The quality labels are integers ranging from 3 to 9, with most wines scoring around 6. After hearing this, you might say “But those are numbers! Why not use a regular regression model?”. You absolutely could, but such a model assumes that the ‘distance’ between consequtive scores is always the same. Lets unpack that statement.
We observe the quality of wine through the judgement of sommeliers, not the quality directly. It is conceivable that the quality difference between wines rate e.g. 3 and 4 might be smaller than between wines rated 6 and 7. Perhaps you are familiar with IMDB and its ratings. Everything below ~7 is often mediocre or outright bad, while the quality difference between 7 to 8 is often substantial. The ordinal regression model lets us model these differences in addition to predicting the quality score itself, which creates a much richer model for our data.
A Bayesian Ordinal Regression model
So how is this model implemented? In a nutshell, it has a regular regression component, and a parameter vector called cutpoints, which is how the difference between scores is modelled. These two components are combined in a OrderedLogistic likelihood, which works by running the regression in log-odds-space, using the cutpoints to separate the value into the various categories. The whole thing is a bit like a partitioned logistic function. There are already very good resources and visualisations out there and I encourage you to give this statistical rethinking lecture a watch, or this blog post a read for more details.
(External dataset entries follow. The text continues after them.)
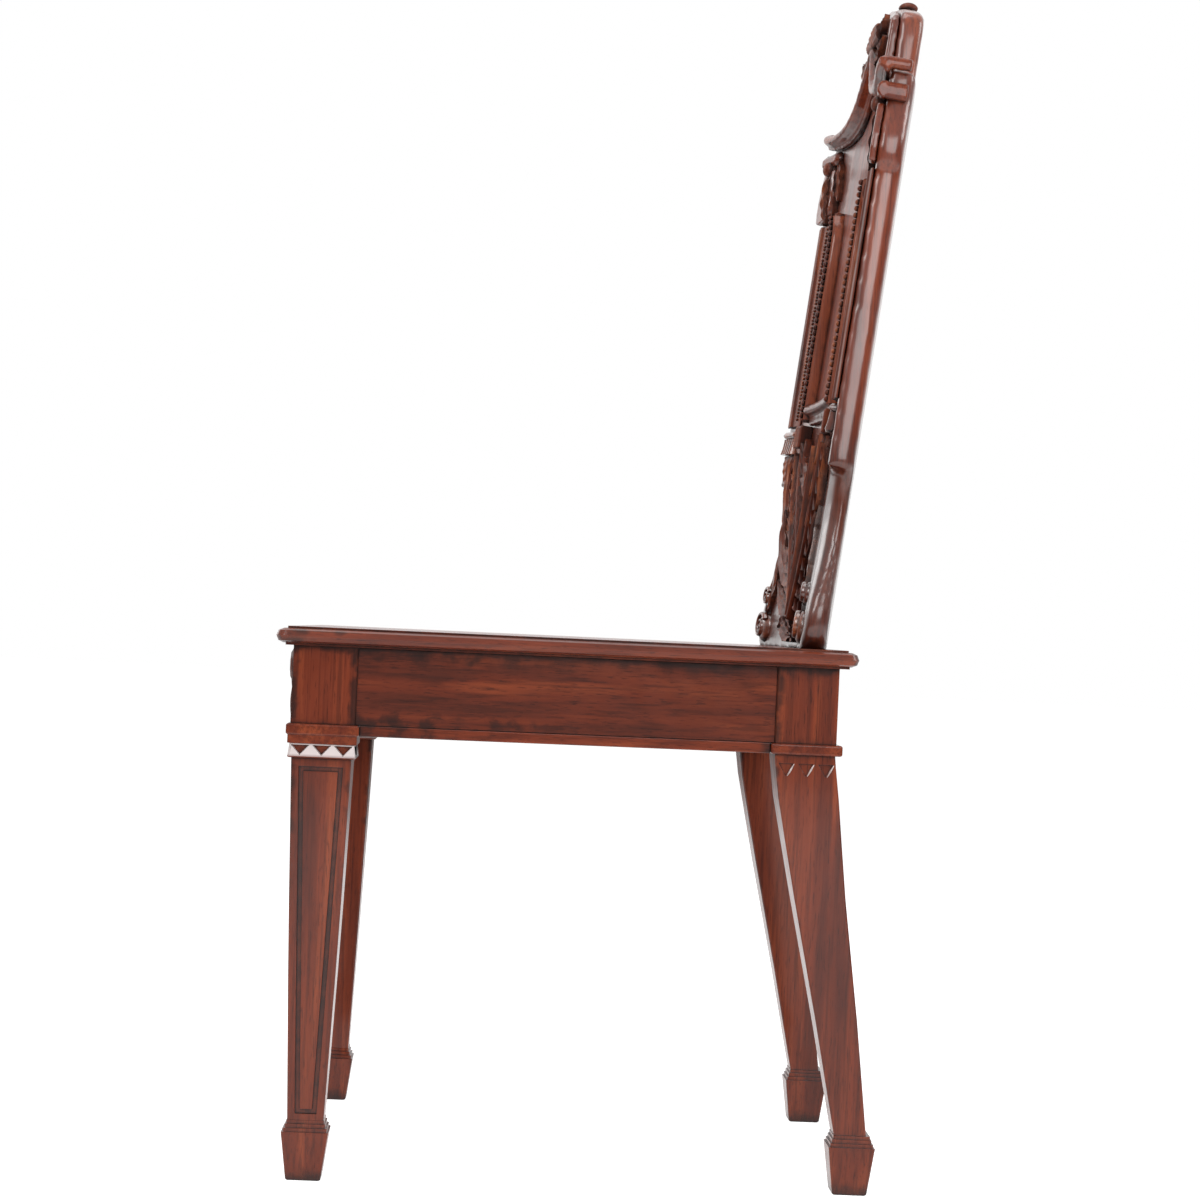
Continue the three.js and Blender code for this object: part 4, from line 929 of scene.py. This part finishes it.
@dataclass
class Legs:
    """The four legs, their collars and the carved paterae on the front posts."""

    lappet_height: float = 0.0123
    collar_recess: float = 0.006
    zigzag_foot: float = 0.3602
    zigzag_top: float = 0.3708
    zigzag_margin: float = 0.003
    zigzag_start: float = 0.1916
    zigzag_pitch: float = 0.0172
    zigzag_lean: float = 0.0056
    zigzag_ridges: int = 3
    zigzag_steps: int = 8
    ridge: float = 0.0009
    ridge_section: tuple[Point, ...] = (
        (-1, -0.7), (-1, 0), (-0.6, 0.5), (0, 0.7), (0.6, 0.5), (1, 0), (1, -0.7),
    )

    def zigzag(self, side: Side, finish: Material) -> None:
        """Carves the ridges of the zigzag under a rear collar, pale with a painted highlight.

        Args:
            side: The side of the chair.
            finish: Their material.
        """
        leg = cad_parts[f"{side}_rear_leg"]
        spots = [leg.matrix_world @ vertex.co for vertex in leg.data.vertices]
        low, high = self.zigzag_foot - self.zigzag_margin, self.zigzag_top + self.zigzag_margin
        face = max(p.x * side.value for p in spots if low < p.z < high)
        ridges = Carving(f"{side}_zigzag_ridges", BoardSpace())
        for i in range(self.zigzag_ridges):
            start = seat_middle() + self.zigzag_start + self.zigzag_pitch * i
            rings = []
            for k in range(self.zigzag_steps + 1):
                share = k / self.zigzag_steps
                swell = self.ridge * math.sin(math.pi * (0.1 + 0.8 * share))
                y = start + self.zigzag_lean * share
                z = self.zigzag_foot + (self.zigzag_top - self.zigzag_foot) * share
                rings.append([
                    Vector((side.value * (face + out * swell), y + across * swell, z))
                    for across, out in self.ridge_section
                ])
            ridges.loft(rings)
        ridges.build(finish, "wood")

    def collar(self, node: str) -> Material:
        """Gives the finish of a collar, with a highlight painted on the upward faces of a front
        one's lappets.

        Args:
            node: The name of the collar.

        Returns:
            The material.
        """
        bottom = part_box(node)[0][2]
        painted_highlight = (bottom, bottom + self.lappet_height) if "front" in node else None
        finish = wood(f"{node}_mahogany", Grain.ACROSS)
        return replace(finish, recess_width=self.collar_recess, painted_highlight=painted_highlight).material()

    def dress(self) -> None:
        """Gives each piece its finish."""
        for side in Side:
            for end in ("front", "rear"):
                leg = f"{side}_{end}_leg"
                dress_edged(leg, wood(f"{leg}_mahogany", Grain.UPRIGHT))
                dress(f"{side}_{end}_collar", self.collar(f"{side}_{end}_collar"))
            dress(f"{side}_rosette", CARVED.material())
        # The zigzag ridges take a pale copy of the wood as a painted highlight.
        painted_highlight = WoodFinish(
            "painted_highlight_mahogany",
            PAINTED_HIGHLIGHT,
            linear(202, 184, 178),
            linear(160, 128, 118),
            Grain.UPRIGHT,
            Polish.GLOSSED,
            recess_strength=0.0,
        ).material()
        for side in Side:
            self.zigzag(side, painted_highlight)


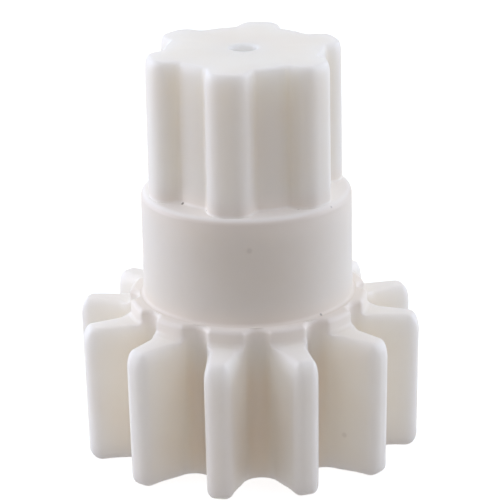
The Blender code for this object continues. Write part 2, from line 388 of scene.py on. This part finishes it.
def tooth_feet(outline):
    """From the end face up: the lower corners of the teeth and the lower edges between them."""
    grown = smooth_step(FOOT_EDGE_GROWS, FOOT_EDGE_GROWN, outline.radii)
    edge = FOOT_EDGE + (TIP_FOOT_EDGE - FOOT_EDGE) * grown
    rings = []
    for z in reversed(depths(FOOT_CORNER)):
        drop = rounding(FOOT_CORNER, z)
        limit = GEAR_TOOTH["tip_radius"] * drafted(z) - drop
        rings.append(outline.ring(z, edge * drop / FOOT_CORNER, limit, FOOT_SOFTNESS * drop, drafted(z)))
    return rings


def tooth_tops(outline, fade):
    """The tall rounding of the tooth tops, then in along their top faces to the foot of the neck."""
    tip = GEAR_TOOTH["tip_radius"]
    rings = []
    for depth in depths(TOOTH_TOP):
        z = GEAR_FACE - depth
        share = rounding(TOOTH_TOP, depth) / TOOTH_TOP
        drop = TOOTH_CORNER * share
        limit = tip * drafted(z) - drop
        rings.append(outline.ring(z, TOOTH_EDGE * share * fade, limit, TOP_SOFTNESS * drop, drafted(z)))
    top_limit = tip * drafted(GEAR_FACE) - TOOTH_CORNER
    for step in range(1, SHOULDER_STEPS + 1):
        limit = top_limit + (NECK_RADIUS + NECK_FOOT - top_limit) * step / SHOULDER_STEPS
        rings.append(outline.ring(GEAR_FACE, TOOTH_EDGE * fade, limit, scale=drafted(GEAR_FACE)))
    return rings


def neck(outline, fade):
    """The stumps of the teeth: a blend at the foot, a rounded upper edge, and the top in to the collar."""
    scale = drafted(GEAR_FACE)
    rings = []
    for step, (reach, rise) in enumerate(blend(NECK_FOOT, NECK_STEPS)[1:], start=1):
        corner = STUMP_CORNER * step / NECK_STEPS
        rings.append(outline.ring(GEAR_FACE + rise, TOOTH_EDGE * fade, NECK_RADIUS + reach, corner, scale))
    least = COLLAR_RADIUS + COLLAR_FOOT_CLEAR * COLLAR_FOOT
    for depth in depths(NECK_EDGE):
        drop = rounding(NECK_EDGE, depth)
        inset = np.maximum(drop, TOOTH_EDGE * fade)
        rings.append(outline.ring(NECK_TOP - depth, inset, NECK_RADIUS - drop, STUMP_CORNER, scale, least))
    rings.append(outline.circle(NECK_TOP, COLLAR_RADIUS - NECK_TOP_TUCK))
    return rings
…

For our data, we are going to build a hierarchical model, allowing partially pooled intercepts and weights for red and white whine. This only affects the regression part.
We use numpyro to implement our model. It takes feature matrix X
, a vector of wine type indices t
, and target quality y
.
Here we refer to the number of target labels as nclasses
.
def ordinal_regression(X, t, ntypes, nclasses, anchor_point=0.0, y=None):
N, D = X.shape
# intercept hyperpriors
alpha_loc = npo.sample("alpha_loc", dist.Cauchy(0, 1))
alpha_scale = npo.sample("alpha_scale", dist.HalfCauchy(1))
# slopes hyperpriors
beta_loc = npo.sample("beta_loc", dist.Cauchy(jnp.zeros(D), 1)).reshape(-1, 1)
beta_scale = npo.sample("beta_scale", dist.HalfCauchy(jnp.ones(D))).reshape(-1, 1)
# regression component
with npo.plate("type", ntypes, dim=-1):
alpha = npo.sample("alpha", dist.Normal(alpha_loc, alpha_scale))
with npo.plate("dim", D, dim=-2):
beta = npo.sample("beta", dist.Normal(beta_loc, beta_scale))
# cutpoints
with npo.handlers.reparam(config={"c": TransformReparam()}):
c = npo.sample(
"c",
dist.TransformedDistribution(
dist.Dirichlet(jnp.ones((nclasses,))),
dist.transforms.SimplexToOrderedTransform(anchor_point),
),
)
# likelihood
with npo.plate("obs", N):
eta = alpha[t] + jnp.sum(X.T * beta[:, t], 0)
npo.sample("y", dist.OrderedLogistic(eta, c), obs=y)
Analysing the data
After fitting the model using MCMC we can use it to analyse the data. Before we use the model to draw any conclusions we validate that it captures the data well with a posterior predictive check.
Behind the scenes I have also checked effective sample size, R-hat, and trace plots, and they look good. We can now look at e.g. feature importance by looking at the posterior betas.
There are plenty of insights to find here. For instance, we see that having high density (feature 7) negative impacts quality (this is especially noticable for white wine). We also see that alcohol (feature 10) has a positive effect (higher for red wine) on quality.
Feature importance could be computed with a regular linear regression, but since we used an ordinal model we can also plot the posterior cutpoints. These reveal that the biggest leap in quality happens between quality scores 5 and 6. Scores above 6 are not systematically different, and the same is true for scores below 5.
Closing remarks
After reading this you hopefully see the value of ordinal regression models. If the target variables are ordinal, they should be preferred to linear regression models, as they allow for varying ‘distance’ between target labels, while ensuring correct ordering. Using this with probabilistic programming languages such as numpyro is straightforward and very flexible.
As always, the code is available on GitHub. Thanks for reading!